Le 23 avril, les fédérations de fonctionnaires avaient écrit à Manuel Valls pour lui demander une « audience intersyndicale ». Le Premier ministre a pris son temps et choisi de répondre deux jours seulement avant la mobilisation à laquelle toutes appellent aujourd'hui les quelque 5 millions d'agents de l'Etat, des collectivités territoriales et des hôpitaux. Et son ton n'a rien de conciliant. Manuel Valls leur oppose une double fin de non-recevoir. Non seulement, il ne fait aucune référence à leur demande d'audience, mais, reprenant ce qu'il a dit dans son discours de politique générale, il souligne « la contribution déterminante [des fonctionnaires] à notre effort collectif de redressement ». Contraste flagrant avec son prédécesseur, Jean-Marc Ayrault, qui avait répondu dans les 24 heures en abondant dans leur sens lorsque les syndicats de fonctionnaires lui avaient demandé de confirmer par écrit le fait que le mécanisme d'avancement des agents ne serait pas remis en cause.Le Premier ministre confirme la stratégie du choc frontal avec les fonctionnaires exposée devant les députés mi-avril, quand il a décidé de geler le point de la fonction publique jusqu'en 2017 (« Les Echos » du 17 avril).
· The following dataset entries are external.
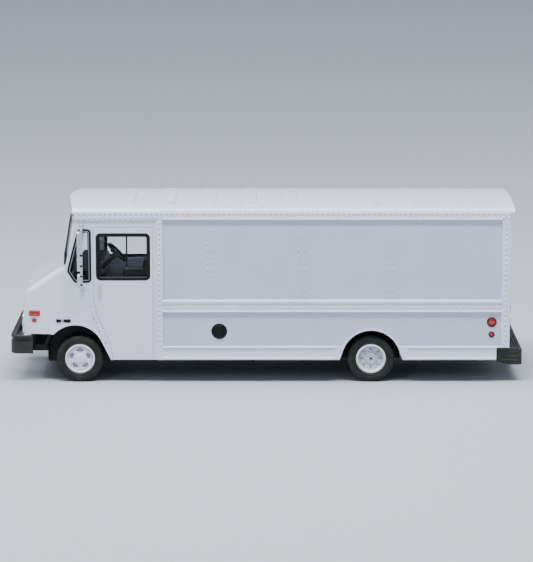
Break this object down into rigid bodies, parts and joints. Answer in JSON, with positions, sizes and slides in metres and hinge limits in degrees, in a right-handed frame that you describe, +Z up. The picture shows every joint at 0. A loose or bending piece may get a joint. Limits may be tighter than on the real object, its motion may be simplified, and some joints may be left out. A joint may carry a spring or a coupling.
{
  "type": "mail delivery truck scale model",
  "caption": "Die-cast 1:64 walk-in mail delivery truck: white cast body, clear windows, black cab and base, and free-rolling wheels on two steel axles.",
  "frame": {"origin": "on the ground plane under the tyres, midway between the bumper faces, on the truck's centre plane", "axes": "+X toward the rear bumper, +Y toward the truck's right side, +Z up"},
  "size_m": [0.1346, 0.0444, 0.0476],
  "materials": {
    "white_enamel": "gloss white enamel on a zinc casting",
    "clear_windows": "clear moulded polystyrene",
    "cab_black": "black moulded plastic",
    "base_black": "black moulded plastic",
    "bumper_black": "black moulded plastic, satin",
    "trim_black": "gloss black",
    "silver_paint": "silver paint",
    "lamp_glass": "clear lens",
    "amber_lens": "amber lens",
    "red_lens": "red lens",
    "wheel_white": "gloss white",
    "tyre_rubber": "soft black rubber",
    "axle_steel": "drawn steel pin",
    "screw_steel": "zinc-plated screw"
  },
  "bodies": {
    "body": {"base_screws": "screw_steel", "body_shell": "white_enamel", "chassis_base": "base_black", "door_handle_left": "silver_paint", "door_handle_right": "silver_paint", "driver_seat": "cab_black", "front_bumper": "bumper_black", "fuel_cap": "trim_black", "glazing": "clear_windows", "grille": "trim_black", "headlamp_bezel_left": "silver_paint", "headlamp_bezel_right": "silver_paint", "headlamp_lens_left": "lamp_glass", "headlamp_lens_right": "lamp_glass", "hood_latch_left": "trim_black", "hood_latch_right": "trim_black", "interior_tub": "cab_black", "mirror_arm_left": "silver_paint", "mirror_arm_right": "silver_paint", "mirror_heads_left": "silver_paint", "mirror_heads_right": "silver_paint", "rear_bumper": "bumper_black", "rear_door_handle": "silver_paint", "rear_side_lamps_left": "red_lens", "rear_side_lamps_right": "red_lens", "roof_lamps_front": "amber_lens", "roof_lamps_rear": "red_lens", "running_gear": "base_black", "side_marker_left": "red_lens", "side_marker_right": "red_lens", "steering_wheel": "cab_black", "tail_lamps_left": "red_lens", "tail_lamps_right": "red_lens", "turn_lamp_left": "amber_lens", "turn_lamp_right": "amber_lens", "wiper_left": "trim_black", "wiper_right": "trim_black"},
    "front_wheelset": {"front_axle": "axle_steel", "front_hub_left": "wheel_white", "front_hub_right": "wheel_white", "front_tyre_left": "tyre_rubber", "front_tyre_right": "tyre_rubber"},
    "rear_wheelset": {"rear_axle": "axle_steel", "rear_hub_left": "wheel_white", "rear_hub_right": "wheel_white", "rear_outer_tyre_left": "tyre_rubber", "rear_outer_tyre_right": "tyre_rubber", "rear_inner_tyre_left": "tyre_rubber", "rear_inner_tyre_right": "tyre_rubber"}
  },
  "joints": [
    {"name": "front_axle_roll", "type": "hinge", "parent": "body", "child": "front_wheelset", "pos_m": [-0.0491, 0, 0.0062], "axis": [0, 1, 0], "continuous": true},
    {"name": "rear_axle_roll", "type": "hinge", "parent": "body", "child": "rear_wheelset", "pos_m": [0.0275, 0, 0.0062], "axis": [0, 1, 0], "continuous": true}
  ]
}
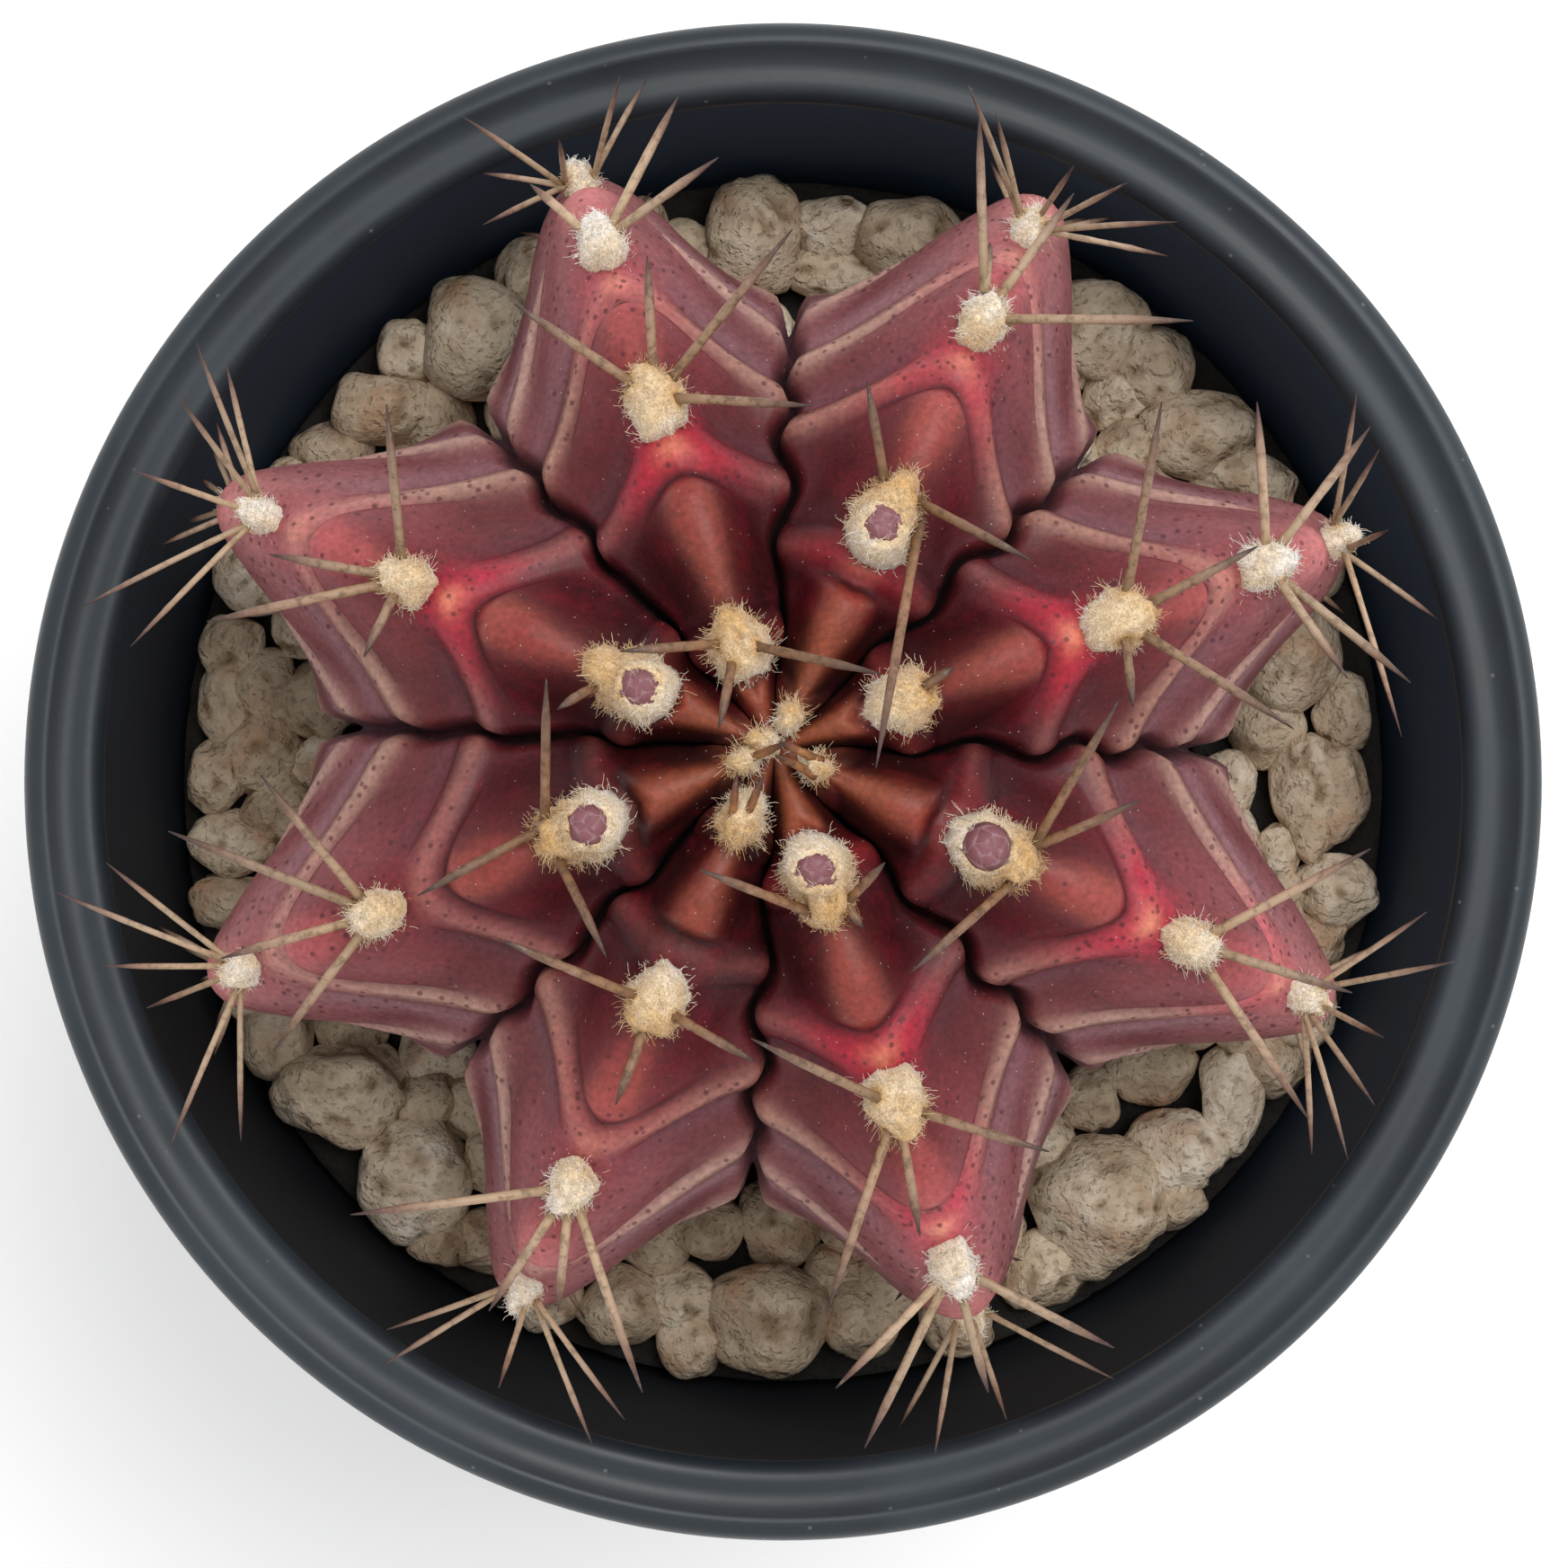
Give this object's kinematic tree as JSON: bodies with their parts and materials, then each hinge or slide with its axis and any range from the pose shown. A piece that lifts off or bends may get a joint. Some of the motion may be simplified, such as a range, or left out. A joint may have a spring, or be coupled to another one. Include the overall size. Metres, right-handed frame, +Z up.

Il parie manifestement sur un échec de la mobilisation aujourd'hui. Celle-ci constitue pourtant un petit événement : cela fait près de sept ans qu'il n'y a pas eu unanimité syndicale pour organiser une journée d'action sur les salaires - surtout - et l'emploi.

Prévisions mitigées

« Nous avons des signes de mobilisation aujourd'hui dans toutes les régions », affirme Brigitte Jumel, de la CFDT. « La mobilisation risque de ne pas être révélatrice de la réalité du terrain car les fonctionnaires se sentent un peu coupables, compte tenu de l'image qu'on leur renvoie, celle de salariés protégés et bien payés », avertit cependant Bernadette Groison (lire ci-dessous), alors que les prévisions de grévistes dans l'enseignement primaire laissent augurer d'un mouvement « plutôt modeste » selon le ministère de l'Education. « Il n'y a pas eu d'appel général à la grève, donc le taux de grévistes ne suffira pas à apprécier l'ampleur de la mobilisation », ajoute un fin connaisseur du climat social dans la fonction publique.En tout cas, « ce ne sera pas un "one shot" pour la CGT s'il n'y a aucun élément d'évolution de la politique gouvernementale », dit déjà le numéro un de son Union des fonctionnaires, Jean-Marc Canon. Un point de vue partagé par ses homologues, sur fond d'élections dans la fonction publique fin 2014.